▸ **Entries shown**:
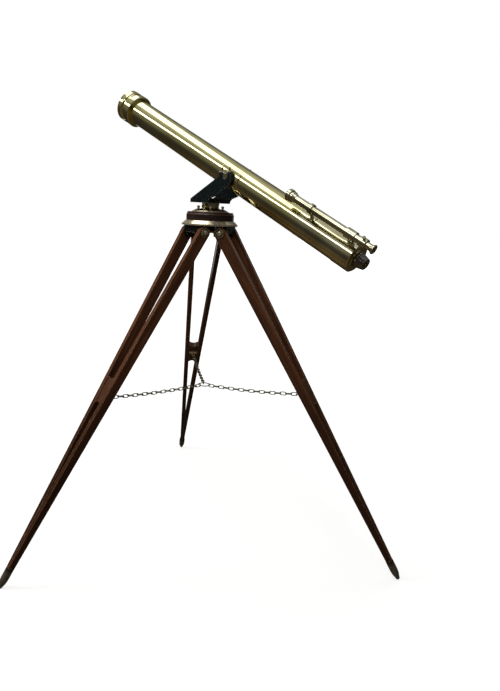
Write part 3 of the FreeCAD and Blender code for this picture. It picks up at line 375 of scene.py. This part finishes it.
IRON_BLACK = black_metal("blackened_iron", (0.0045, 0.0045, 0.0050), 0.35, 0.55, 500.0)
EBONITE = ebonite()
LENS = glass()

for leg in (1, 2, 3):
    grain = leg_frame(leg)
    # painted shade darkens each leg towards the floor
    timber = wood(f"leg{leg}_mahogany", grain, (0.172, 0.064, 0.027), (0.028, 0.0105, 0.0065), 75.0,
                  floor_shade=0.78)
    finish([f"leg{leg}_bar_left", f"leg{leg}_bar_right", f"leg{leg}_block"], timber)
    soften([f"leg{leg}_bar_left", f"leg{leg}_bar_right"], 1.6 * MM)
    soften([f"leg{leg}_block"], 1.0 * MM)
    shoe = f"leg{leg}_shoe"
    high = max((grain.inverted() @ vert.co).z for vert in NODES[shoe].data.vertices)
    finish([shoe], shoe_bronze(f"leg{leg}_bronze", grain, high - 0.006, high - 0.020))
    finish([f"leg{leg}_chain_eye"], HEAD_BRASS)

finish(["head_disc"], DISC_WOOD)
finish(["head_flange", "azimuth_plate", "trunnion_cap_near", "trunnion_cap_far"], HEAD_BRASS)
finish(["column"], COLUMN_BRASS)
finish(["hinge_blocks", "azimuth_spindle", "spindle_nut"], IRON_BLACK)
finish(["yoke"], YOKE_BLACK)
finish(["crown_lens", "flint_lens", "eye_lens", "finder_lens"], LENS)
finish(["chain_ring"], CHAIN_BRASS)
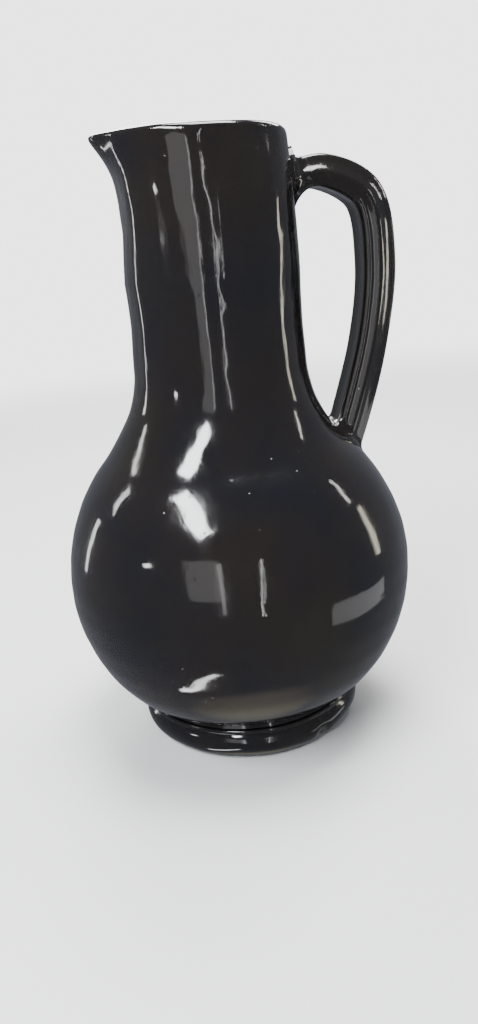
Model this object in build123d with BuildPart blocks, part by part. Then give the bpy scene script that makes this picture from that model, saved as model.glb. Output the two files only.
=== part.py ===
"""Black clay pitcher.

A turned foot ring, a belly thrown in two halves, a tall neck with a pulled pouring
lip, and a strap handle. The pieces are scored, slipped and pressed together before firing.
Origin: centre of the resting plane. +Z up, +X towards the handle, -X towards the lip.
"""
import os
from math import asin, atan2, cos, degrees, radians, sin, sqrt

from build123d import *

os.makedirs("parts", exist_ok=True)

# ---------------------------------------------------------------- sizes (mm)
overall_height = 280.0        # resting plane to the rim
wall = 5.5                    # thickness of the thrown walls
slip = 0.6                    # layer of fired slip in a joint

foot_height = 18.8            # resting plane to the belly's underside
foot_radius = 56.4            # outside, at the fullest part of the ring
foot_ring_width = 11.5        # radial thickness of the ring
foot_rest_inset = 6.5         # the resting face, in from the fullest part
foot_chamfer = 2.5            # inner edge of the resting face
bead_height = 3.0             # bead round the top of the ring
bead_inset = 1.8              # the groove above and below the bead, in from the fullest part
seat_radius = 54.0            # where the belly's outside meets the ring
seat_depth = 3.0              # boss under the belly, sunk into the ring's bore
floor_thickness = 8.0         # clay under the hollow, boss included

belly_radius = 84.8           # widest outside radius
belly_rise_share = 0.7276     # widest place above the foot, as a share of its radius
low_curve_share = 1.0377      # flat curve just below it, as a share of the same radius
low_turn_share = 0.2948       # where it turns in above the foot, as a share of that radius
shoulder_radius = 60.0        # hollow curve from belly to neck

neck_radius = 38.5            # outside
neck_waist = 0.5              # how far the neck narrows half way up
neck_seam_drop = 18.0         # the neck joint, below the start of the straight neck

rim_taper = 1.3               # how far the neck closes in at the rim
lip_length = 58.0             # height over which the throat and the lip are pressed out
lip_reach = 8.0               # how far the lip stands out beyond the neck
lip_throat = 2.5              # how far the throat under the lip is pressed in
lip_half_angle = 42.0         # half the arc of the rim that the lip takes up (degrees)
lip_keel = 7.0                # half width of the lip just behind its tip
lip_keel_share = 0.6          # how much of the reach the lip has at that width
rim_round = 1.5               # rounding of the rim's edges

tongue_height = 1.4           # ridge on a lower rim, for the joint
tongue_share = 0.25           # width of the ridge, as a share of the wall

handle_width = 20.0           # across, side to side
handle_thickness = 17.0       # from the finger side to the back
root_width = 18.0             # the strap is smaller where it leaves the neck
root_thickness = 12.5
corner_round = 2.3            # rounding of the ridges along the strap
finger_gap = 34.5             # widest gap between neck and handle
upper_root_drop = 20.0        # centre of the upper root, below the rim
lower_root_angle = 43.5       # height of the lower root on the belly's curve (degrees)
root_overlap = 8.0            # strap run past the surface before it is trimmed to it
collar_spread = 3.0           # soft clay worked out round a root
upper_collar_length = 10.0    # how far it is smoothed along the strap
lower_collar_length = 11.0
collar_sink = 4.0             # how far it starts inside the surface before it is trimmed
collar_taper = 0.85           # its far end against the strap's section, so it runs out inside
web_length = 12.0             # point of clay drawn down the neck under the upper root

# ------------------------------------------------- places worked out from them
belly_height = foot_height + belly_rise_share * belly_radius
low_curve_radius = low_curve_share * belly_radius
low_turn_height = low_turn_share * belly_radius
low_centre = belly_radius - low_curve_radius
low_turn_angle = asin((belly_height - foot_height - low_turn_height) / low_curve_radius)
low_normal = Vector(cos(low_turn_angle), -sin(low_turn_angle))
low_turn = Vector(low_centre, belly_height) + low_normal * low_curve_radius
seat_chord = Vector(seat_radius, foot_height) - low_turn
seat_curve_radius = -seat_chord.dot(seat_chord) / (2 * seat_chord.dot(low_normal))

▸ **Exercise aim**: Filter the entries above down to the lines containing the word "that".

▸ **Output**:
Model this object in build123d with BuildPart blocks, part by part. Then give the bpy scene script that makes this picture from that model, saved as model.glb. Output the two files only.
low_turn_share = 0.2948       # where it turns in above the foot, as a share of that radius
lip_half_angle = 42.0         # half the arc of the rim that the lip takes up (degrees)
lip_keel_share = 0.6          # how much of the reach the lip has at that width